[EXERCISE BRIEF] Write the data out again, exactly as given.

[RECORDED DATA]
>> Start

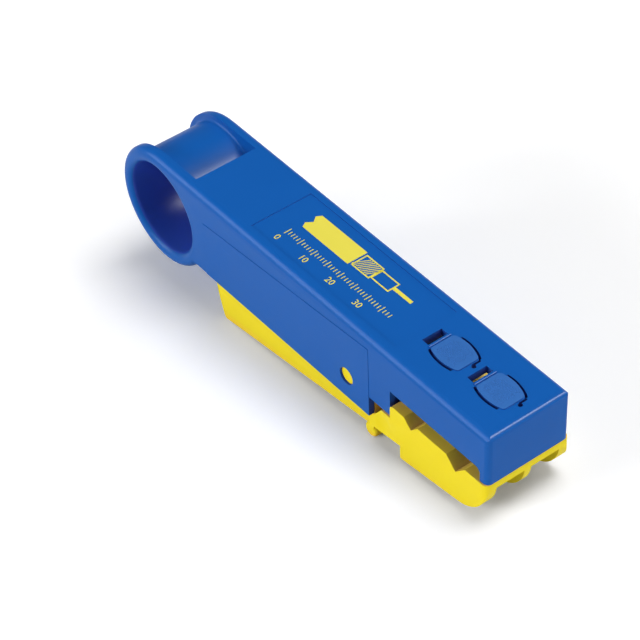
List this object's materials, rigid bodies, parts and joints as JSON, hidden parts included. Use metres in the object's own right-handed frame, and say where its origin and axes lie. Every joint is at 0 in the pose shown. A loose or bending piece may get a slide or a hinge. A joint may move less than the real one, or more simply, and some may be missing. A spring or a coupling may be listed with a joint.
{
  "type": "coaxial cable stripper",
  "caption": "Hand-held coaxial cable stripper with a finger ring to spin it by, a sprung lower jaw with V notches, and blade packs that cut jacket and core.",
  "frame": {"origin": "on the axis of the finger hole, midway between the two side faces", "axes": "+X from the finger ring to the nose, +Y across the tool along the finger hole, +Z towards the top face with the two spring tongues"},
  "size_m": [0.1405, 0.0248, 0.0381],
  "materials": {
    "body_plastic": "satin, moulded in colour",
    "lever_plastic": "satin, moulded in colour",
    "pack_plastic": "matt, fine texture",
    "blade_steel": "ground",
    "pin_steel": "drawn wire",
    "spring_steel": "drawn wire"
  },
  "bodies": {
    "body": {"body": "body_plastic", "lever_spring": "spring_steel", "rear_pack_near_plate": "pack_plastic", "rear_pack_far_plate": "pack_plastic", "rear_pack_spacer": "pack_plastic", "rear_pack_deep_blade": "blade_steel", "rear_pack_shallow_blade": "blade_steel", "rear_pack_front_pin": "pin_steel", "rear_pack_back_pin": "pin_steel", "front_pack_near_plate": "pack_plastic", "front_pack_far_plate": "pack_plastic", "front_pack_spacer": "pack_plastic", "front_pack_deep_blade": "blade_steel", "front_pack_shallow_blade": "blade_steel", "front_pack_front_pin": "pin_steel", "front_pack_back_pin": "pin_steel"},
    "lever": {"jaw_lever": "lever_plastic"}
  },
  "joints": [
    {"name": "jaw_pivot", "type": "hinge", "parent": "body", "child": "lever", "pos_m": [0.0743, 0, -0.0017], "axis": [0, 1, 0], "range_deg": [0, 14], "stiffness_Nm_per_rad": 0.6, "springref_deg": -28.65, "deforming": ["lever_spring"]}
  ]
}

>> End

[THE RESPONSE]
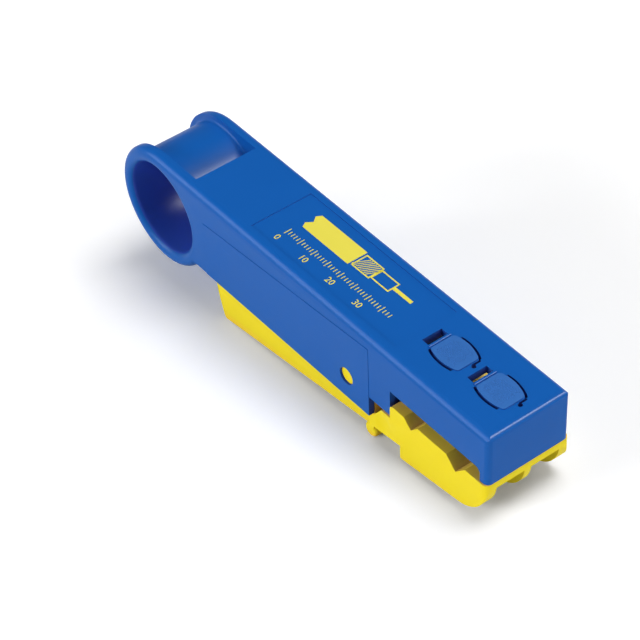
List this object's materials, rigid bodies, parts and joints as JSON, hidden parts included. Use metres in the object's own right-handed frame, and say where its origin and axes lie. Every joint is at 0 in the pose shown. A loose or bending piece may get a slide or a hinge. A joint may move less than the real one, or more simply, and some may be missing. A spring or a coupling may be listed with a joint.
{
  "type": "coaxial cable stripper",
  "caption": "Hand-held coaxial cable stripper with a finger ring to spin it by, a sprung lower jaw with V notches, and blade packs that cut jacket and core.",
  "frame": {"origin": "on the axis of the finger hole, midway between the two side faces", "axes": "+X from the finger ring to the nose, +Y across the tool along the finger hole, +Z towards the top face with the two spring tongues"},
  "size_m": [0.1405, 0.0248, 0.0381],
  "materials": {
    "body_plastic": "satin, moulded in colour",
    "lever_plastic": "satin, moulded in colour",
    "pack_plastic": "matt, fine texture",
    "blade_steel": "ground",
    "pin_steel": "drawn wire",
    "spring_steel": "drawn wire"
  },
  "bodies": {
    "body": {"body": "body_plastic", "lever_spring": "spring_steel", "rear_pack_near_plate": "pack_plastic", "rear_pack_far_plate": "pack_plastic", "rear_pack_spacer": "pack_plastic", "rear_pack_deep_blade": "blade_steel", "rear_pack_shallow_blade": "blade_steel", "rear_pack_front_pin": "pin_steel", "rear_pack_back_pin": "pin_steel", "front_pack_near_plate": "pack_plastic", "front_pack_far_plate": "pack_plastic", "front_pack_spacer": "pack_plastic", "front_pack_deep_blade": "blade_steel", "front_pack_shallow_blade": "blade_steel", "front_pack_front_pin": "pin_steel", "front_pack_back_pin": "pin_steel"},
    "lever": {"jaw_lever": "lever_plastic"}
  },
  "joints": [
    {"name": "jaw_pivot", "type": "hinge", "parent": "body", "child": "lever", "pos_m": [0.0743, 0, -0.0017], "axis": [0, 1, 0], "range_deg": [0, 14], "stiffness_Nm_per_rad": 0.6, "springref_deg": -28.65, "deforming": ["lever_spring"]}
  ]
}